When couples with children divorce, custody of the children is one of the major aspects they focus on during negotiations. Once a child custody agreement has been reached, both parents must abide by the agreement. If either parent ignores the agreement, that parent might be found in contempt of court. Before an agreement is reached, it is important to understand the definitions of both physical and legal custody.
Physical custody basically deals with where a child resides. Legal custody, however, deals with the decisions made about the child’s life, such as education, religious upbringing and health, which can impact the child’s life long-term. There are two types of legal custody: joint legal custody and sole legal custody.

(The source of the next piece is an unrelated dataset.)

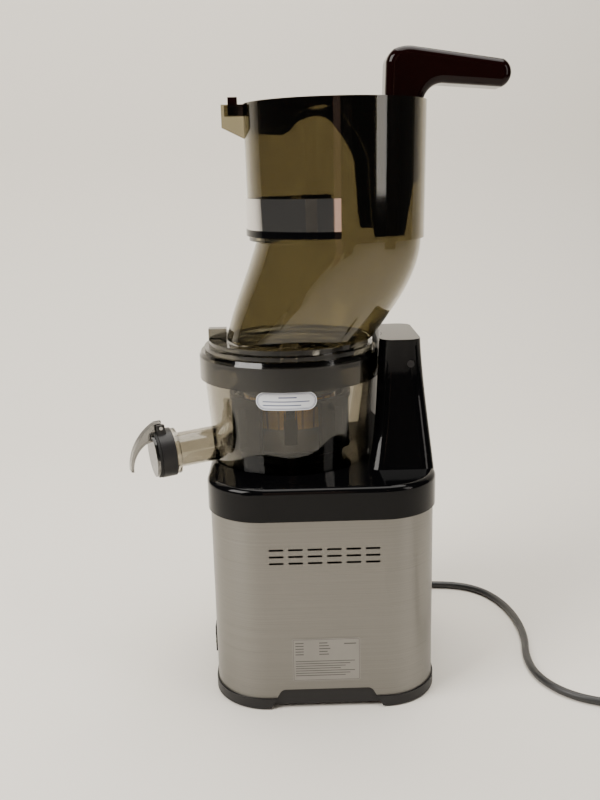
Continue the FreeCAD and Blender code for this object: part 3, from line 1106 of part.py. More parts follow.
def cord_path(points):
    """Straight runs joined by tangent arcs, each as large as its two runs allow."""
    points = [FreeCAD.Vector(*point) for point in points]
    edges = []
    radii = []
    start = points[0]
    for before, corner, after in zip(points, points[1:], points[2:]):
        back = before - corner
        ahead = after - corner
        shorter = min(back.Length, ahead.Length)
        half_turn = (math.pi - back.getAngle(ahead)) / 2
        trim = 0.45 * shorter
        radius = trim / math.tan(half_turn)
        radii.append(radius)
        back.normalize()
        ahead.normalize()
        first = corner + back * trim
        last = corner + ahead * trim
        towards_centre = (back + ahead).normalize()
        centre = corner + towards_centre * (radius / math.cos(half_turn))
        middle = centre - towards_centre * radius
        edges.append(Part.LineSegment(start, first).toShape())
        edges.append(Part.Arc(first, middle, last).toShape())
        start = last
    edges.append(Part.LineSegment(start, points[-1]).toShape())
    return Part.Wire(edges), radii


def cord_tube(name, points):
    path, radii = cord_path(points)
    radius = size("cord_radius")
    direction = FreeCAD.Vector(*points[1]) - FreeCAD.Vector(*points[0])
    section = Part.Wire(Part.Circle(FreeCAD.Vector(*points[0]), direction, radius).toShape())
    tube = doc.addObject("Part::Feature", name)
    tube.Shape = path.makePipeShell([section], True, False)
    expected = math.pi * radius ** 2 * path.Length
    print("%s: length %.0f, radii %s, volume %.3f of its section times its length" % (
        name, path.Length, [round(value) for value in radii], tube.Shape.Volume / expected))
    return piece(tube)


def build_cord():
    wall = HALF_Y
    out = FreeCAD.Rotation(X_AXIS, -90)
    head = rod("gland_head", "gland_flange", "3", ("gland_x", wall, "gland_z"), out)
    body = rod("gland_body", "gland_radius", "10", ("gland_x", wall + " - 10", "gland_z"), out)
    boot = doc.addObject("Part::Cone", "gland_boot")
    bind(boot, "Radius1", "gland_radius - 1")
    bind(boot, "Radius2", "cord_radius + 1.4")
    bind(boot, "Height", "gland_length")
    place(boot, ("gland_x", wall, "gland_z"), out)
    piece(join("cord_gland", [head, body, boot]))
    cord_tube("cord_lead", LEAD_ROUTE)
    piece(ring("cord_coil", "coil_inner", "coil_outer", "0", "coil_high", ("coil_x", "coil_y", "0")))
    tie = box("tie_outer", "coil_outer - coil_inner + 2 * tie_thick", "tie_width", "coil_high + tie_thick",
              ("coil_x - (coil_outer + coil_inner) / 2", "coil_y", "0"))
    tie_gap = box("tie_inner", "coil_outer - coil_inner", "tie_width * 2", "coil_high",
                  ("coil_x - (coil_outer + coil_inner) / 2", "coil_y", "0"))
    ties = cut("tie_loop", tie, [tie_gap])
    round_coil = ring("tie_round", "coil_inner", "coil_outer", "0", "coil_high", ("coil_x", "coil_y", "0"))
    piece(cut("coil_tie", ties, [round_coil]))
    cord_tube("cord_run", RUN_ROUTE)
    end = FreeCAD.Vector(*RUN_ROUTE[-1])
    direction = (end - FreeCAD.Vector(*RUN_ROUTE[-2])).normalize()
    turn = math.degrees(math.atan2(direction.y, direction.x))
    spin = FreeCAD.Rotation(Z_AXIS, turn)
    shell = doc.addObject("Part::Box", "plug_shell")
    bind(shell, "Length", "plug_length")
    bind(shell, "Width", "plug_width")
    bind(shell, "Height", "plug_height")
    corner = FreeCAD.Vector(0, -size("plug_width") / 2, -end.z)
    shell.Placement = FreeCAD.Placement(end + spin.multVec(corner), spin)
    piece(shell)
    shell.Label = "plug_body"
    pins = []
    half = size("pin_depth") / 2
    thick = size("pin_thick")
    for number, (across, up, lean) in enumerate(((-6.9, 5.5, 30), (6.9, 5.5, -30), (0, -4.8, 90))):
        blade = doc.addObject("Part::Box", "plug_blade%d" % number)
        bind(blade, "Length", "pin_reach")
        bind(blade, "Width", "pin_thick")
        bind(blade, "Height", "pin_depth")
        tilt = FreeCAD.Rotation(X_AXIS, lean if lean != 90 else 0)
        middle = FreeCAD.Vector(size("plug_length"), across, size("plug_height") / 2 - end.z + up - 1)
        offset = tilt.multVec(FreeCAD.Vector(0, -thick / 2, -half))
        blade.Placement = FreeCAD.Placement(end + spin.multVec(middle + offset), spin * tilt)
        pins.append(blade)
    piece(join("plug_pins", pins))


# ---------------------------------------------------------------- build, check and write

build_tray()
build_feet()
build_sleeve()
build_cover()
build_base_trim()
build_motor()
build_gearbox()
build_electrics()
build_bowl()
build_juicing_set()
build_lid()
build_hopper()
build_pusher()
build_cord()
doc.recompute()

for item in doc.Objects:
    if "Invalid" in item.State or "Error" in item.State:
        raise RuntimeError("%s failed: %s" % (item.Label, item.State))
for item in PIECES:
    if item.Shape.isNull() or not item.Shape.isValid() or item.Shape.Volume <= 0:
        raise RuntimeError("%s has no valid solid" % item.Label)
for item in PIECES:
    item.Shape.exportStep("parts/%s.step" % item.Label)
print("%d pieces written" % len(PIECES))
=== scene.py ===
import json
import math

import bpy
from mathutils import Matrix, Vector


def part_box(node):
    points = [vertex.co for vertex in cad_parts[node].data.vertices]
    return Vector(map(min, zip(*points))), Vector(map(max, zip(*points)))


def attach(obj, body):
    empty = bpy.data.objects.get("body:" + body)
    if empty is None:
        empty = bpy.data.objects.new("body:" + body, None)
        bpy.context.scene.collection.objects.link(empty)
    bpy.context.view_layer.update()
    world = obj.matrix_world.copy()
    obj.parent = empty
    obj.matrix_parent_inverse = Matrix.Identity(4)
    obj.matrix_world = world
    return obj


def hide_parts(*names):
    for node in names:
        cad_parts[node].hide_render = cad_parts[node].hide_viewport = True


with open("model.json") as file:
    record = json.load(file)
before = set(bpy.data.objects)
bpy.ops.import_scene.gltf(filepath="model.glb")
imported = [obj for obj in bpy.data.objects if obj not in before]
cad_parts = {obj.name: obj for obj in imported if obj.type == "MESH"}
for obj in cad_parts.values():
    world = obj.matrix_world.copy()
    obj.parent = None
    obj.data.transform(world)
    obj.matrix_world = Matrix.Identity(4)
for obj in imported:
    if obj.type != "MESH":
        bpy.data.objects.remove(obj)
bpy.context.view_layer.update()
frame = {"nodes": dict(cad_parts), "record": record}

BOWL_X = -0.025
STRAINER_RIBS = 24.0
STRAINER_FOOT_LOW = 0.2290
STRAINER_FOOT_HIGH = 0.2305


# ---------------------------------------------------------------- camera, floor and light

def make_camera():
    data = bpy.data.cameras.new("camera")
    data.sensor_width = 36.0
    data.lens = 41.27
    camera = bpy.data.objects.new("camera", data)
    bpy.context.scene.collection.objects.link(camera)
    heading = Matrix.Rotation(math.radians(-0.625), 4, "Z")
    tilt = Matrix.Rotation(math.radians(90.0 - 13.88), 4, "X")
    roll = Matrix.Rotation(math.radians(-1.3525), 4, "Z")
    camera.matrix_world = Matrix.Translation((-0.0248, -0.8006, 0.4435)) @ heading @ tilt @ roll
    bpy.context.scene.camera = camera


def make_stage():
    """A pale floor that curves up into a wall behind the juicer; the wall's back is clear."""
    mesh = bpy.data.meshes.new("studio_floor")
    profile = [(-2.5, 0.0), (0.7, 0.0)]
    profile += [(0.7 + 0.5 * math.sin(a), 0.5 - 0.5 * math.cos(a))
                for a in [math.radians(d) for d in range(10, 91, 10)]]
    profile += [(1.2, 3.0)]
    points = []
    faces = []
    for y, z in profile:
        points += [(-3.0, y, z - 0.0002), (3.0, y, z - 0.0002)]
    for step in range(len(profile) - 1):
        first = 2 * step
        faces.append((first, first + 1, first + 3, first + 2))
    mesh.from_pydata(points, [], faces)
    for face in mesh.polygons:
        face.use_smooth = True
    floor = bpy.data.objects.new("studio_floor", mesh)
    bpy.context.scene.collection.objects.link(floor)
    paint, shader = new_material("studio_paint")
    shader.inputs["Base Color"].default_value = (0.80, 0.765, 0.70, 1)
    shader.inputs["Roughness"].default_value = 0.9
    tree = paint.node_tree
    side = tree.nodes.new("ShaderNodeNewGeometry")
    clear = tree.nodes.new("ShaderNodeBsdfTransparent")
    mix = tree.nodes.new("ShaderNodeMixShader")
    tree.links.new(side.outputs["Backfacing"], mix.inputs["Fac"])
    tree.links.new(shader.outputs[0], mix.inputs[1])
    tree.links.new(clear.outputs[0], mix.inputs[2])
    tree.links.new(mix.outputs[0], tree.nodes["Material Output"].inputs["Surface"])
    mesh.materials.append(paint)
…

Joint legal custody means that even after a divorce both parents continue to share in any major decision making regarding the child. When considering the best interest of the child, courts will often award joint legal custody to the parents. Major decisions might include health choices, such as what doctor will treat the child and what kind of dental care the child receives, as well as how the child will be brought up and where the child will go to school. If there are extenuating circumstances, however, the court might find it in the best interest of the child to not award joint legal custody.
In such a situation, which can include one of the parents being unfit to make decisions or one parent having substance abuse problems, the other parent might file for sole custody. Sole custody means that one parent alone is responsible for the major decision making regarding the child. It does not mean that the child ceases the relationship with the non-custodial parent. It simply means that the custodial parent does not have to confer with the other parent about these decisions.